PAUL KIRK: I think that was something that came to him almost innately, I would say.
OAKES: That's long-time Kennedy aide Paul Kirk, who would later serve in the Senate himself.
KIRK: Charlie McMahon was obviously a Massachusetts constituent. I think Sen. Kennedy felt he had a special obligation to the family and also I would say that persistence was very much a part of his own constitution.
OAKES: For months, Kennedy barraged officials in South Vietnam, North Vietnam and the U.N. Dale DeHaan worked for Kennedy back then. He says getting the bodies back became almost an obsession for the senator.
DALE DEHAAN: Any channel we had to communicate the need for the repatriation of these Marines was important, and we spent an awful lot of time on pursuing this very important issue for him.
OAKES: Months went by. Then, at the end of 1975, officials in Vietnam informed DeHaan and Kennedy that the remains had been located. Two months later, DeHaan took an Air France charter to Vietnam to collect the bodies. There were two sets of dog tags inside two wooden boxes holding the remains of Darwin Judge and Charlie McMahon. It was February 22, 1976 - by chance, Ted Kennedy's birthday.
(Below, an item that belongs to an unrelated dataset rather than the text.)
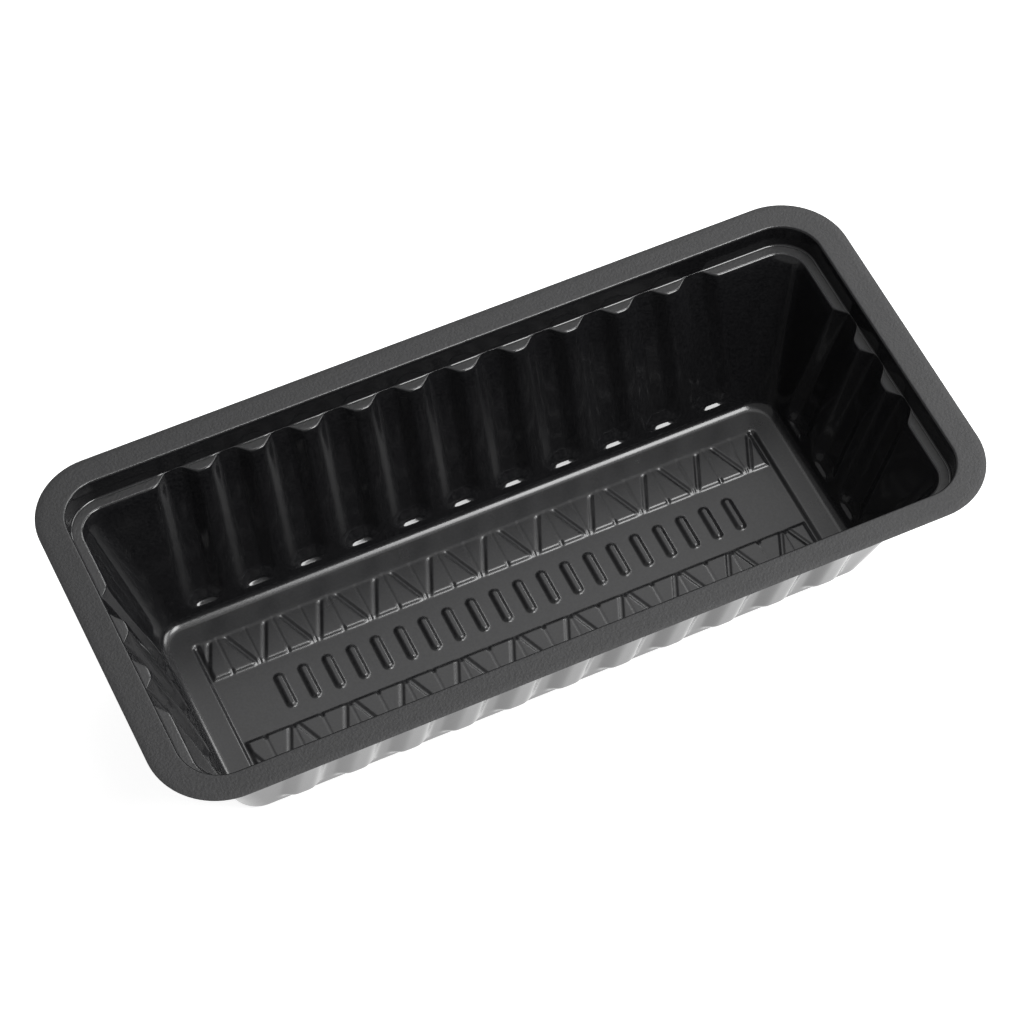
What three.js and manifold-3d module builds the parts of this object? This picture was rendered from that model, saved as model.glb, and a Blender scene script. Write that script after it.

DEHAAN: One of the things and that the senator insisted on was he insisted on flags for the caskets. And before we left, the Marine Commandant gave us the flags to use on the caskets before they were put on the plane, so that when they were taken off the Air France they would be draped in the American flag.
OAKES: A few weeks later in early March, Darwin Judge was buried in his hometown of Marshalltown, Iowa. Charlie McMahon, with Kennedy in attendance, was laid to rest in a cemetery just a mile away from what's now the Boys and Girls Club in Woburn, Mass.
In the club, there's a memorial wall in McMahon's memory. It holds the U.S. flag that draped his coffin, his Purple Heart, and what his best friend, George Holland, thinks would be his most prized possession, Charlie McMahon's 1964 Boy's Club membership card. For NPR News, I'm Bob Oakes.